WHAT YOU NEED TO DO | Your task is to copy every line of the entries that contains "rigid".

EXERCISE DATA |
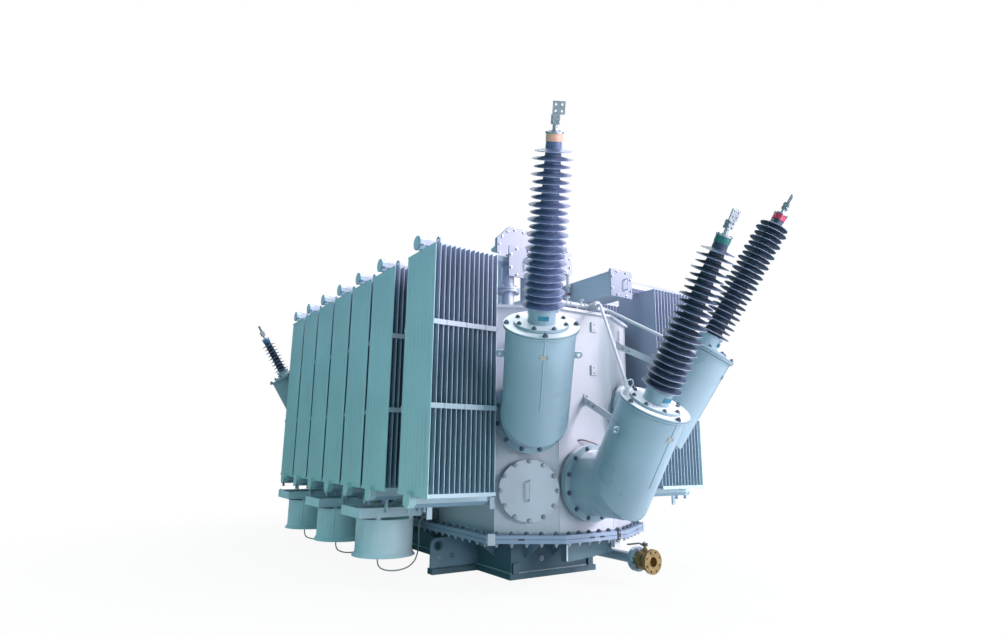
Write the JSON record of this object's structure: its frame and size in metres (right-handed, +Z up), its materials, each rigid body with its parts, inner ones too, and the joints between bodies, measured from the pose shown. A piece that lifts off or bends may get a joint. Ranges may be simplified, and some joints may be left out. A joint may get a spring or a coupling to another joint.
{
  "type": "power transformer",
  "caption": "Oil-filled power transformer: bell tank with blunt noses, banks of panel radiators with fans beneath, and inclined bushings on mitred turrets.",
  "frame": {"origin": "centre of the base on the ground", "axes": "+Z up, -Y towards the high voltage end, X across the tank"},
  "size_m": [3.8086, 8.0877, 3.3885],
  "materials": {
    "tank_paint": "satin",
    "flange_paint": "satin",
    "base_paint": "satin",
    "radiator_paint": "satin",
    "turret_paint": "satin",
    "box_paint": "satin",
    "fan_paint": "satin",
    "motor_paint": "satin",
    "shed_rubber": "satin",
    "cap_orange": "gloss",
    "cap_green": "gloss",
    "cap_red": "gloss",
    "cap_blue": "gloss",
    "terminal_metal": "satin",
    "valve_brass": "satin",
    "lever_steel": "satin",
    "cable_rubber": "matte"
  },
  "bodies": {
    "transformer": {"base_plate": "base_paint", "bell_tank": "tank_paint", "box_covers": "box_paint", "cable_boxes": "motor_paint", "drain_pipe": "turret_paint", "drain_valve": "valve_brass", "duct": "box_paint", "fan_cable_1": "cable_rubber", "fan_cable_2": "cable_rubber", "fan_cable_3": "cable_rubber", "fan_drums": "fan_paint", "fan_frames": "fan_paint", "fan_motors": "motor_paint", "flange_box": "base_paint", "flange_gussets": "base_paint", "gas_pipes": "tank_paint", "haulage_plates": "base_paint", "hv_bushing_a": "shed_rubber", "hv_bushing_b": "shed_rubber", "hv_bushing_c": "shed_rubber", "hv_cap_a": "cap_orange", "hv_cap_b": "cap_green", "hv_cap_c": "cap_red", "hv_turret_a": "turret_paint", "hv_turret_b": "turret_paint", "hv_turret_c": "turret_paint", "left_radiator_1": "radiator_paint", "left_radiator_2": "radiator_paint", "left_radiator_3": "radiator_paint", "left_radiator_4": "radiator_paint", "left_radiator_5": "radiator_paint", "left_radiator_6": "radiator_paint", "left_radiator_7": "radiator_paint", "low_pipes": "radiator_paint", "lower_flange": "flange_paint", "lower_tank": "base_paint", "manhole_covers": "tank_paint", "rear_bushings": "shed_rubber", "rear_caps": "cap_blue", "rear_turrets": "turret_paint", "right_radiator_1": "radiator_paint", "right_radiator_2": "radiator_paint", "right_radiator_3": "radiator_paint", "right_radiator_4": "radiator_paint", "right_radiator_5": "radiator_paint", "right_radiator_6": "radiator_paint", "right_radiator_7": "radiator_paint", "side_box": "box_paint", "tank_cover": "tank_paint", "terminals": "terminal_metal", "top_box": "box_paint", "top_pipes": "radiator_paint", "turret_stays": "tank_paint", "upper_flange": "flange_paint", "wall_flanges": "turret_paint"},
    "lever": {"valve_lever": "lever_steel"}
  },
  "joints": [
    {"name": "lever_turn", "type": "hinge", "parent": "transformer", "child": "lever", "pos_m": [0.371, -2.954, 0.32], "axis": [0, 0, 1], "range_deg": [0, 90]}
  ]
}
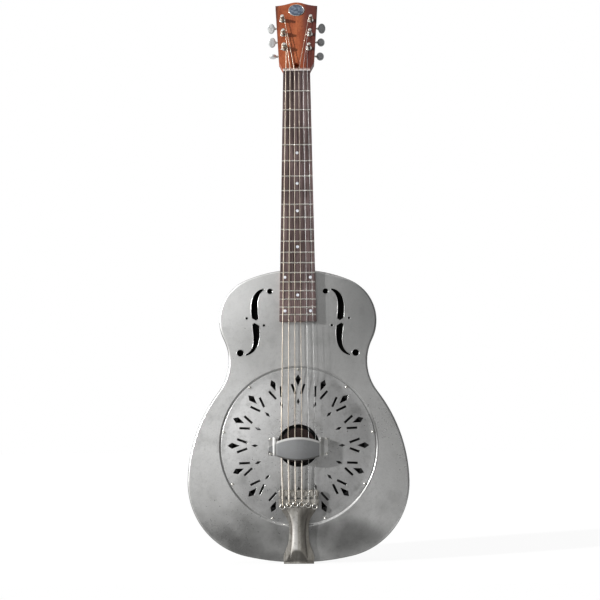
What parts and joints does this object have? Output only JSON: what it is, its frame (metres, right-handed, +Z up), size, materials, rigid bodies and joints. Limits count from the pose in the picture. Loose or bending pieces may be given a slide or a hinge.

EXERCISE RESULT |
Write the JSON record of this object's structure: its frame and size in metres (right-handed, +Z up), its materials, each rigid body with its parts, inner ones too, and the joints between bodies, measured from the pose shown. A piece that lifts off or bends may get a joint. Ranges may be simplified, and some joints may be left out. A joint may get a spring or a coupling to another joint.
What parts and joints does this object have? Output only JSON: what it is, its frame (metres, right-handed, +Z up), size, materials, rigid bodies and joints. Limits count from the pose in the picture. Loose or bending pieces may be given a slide or a hinge.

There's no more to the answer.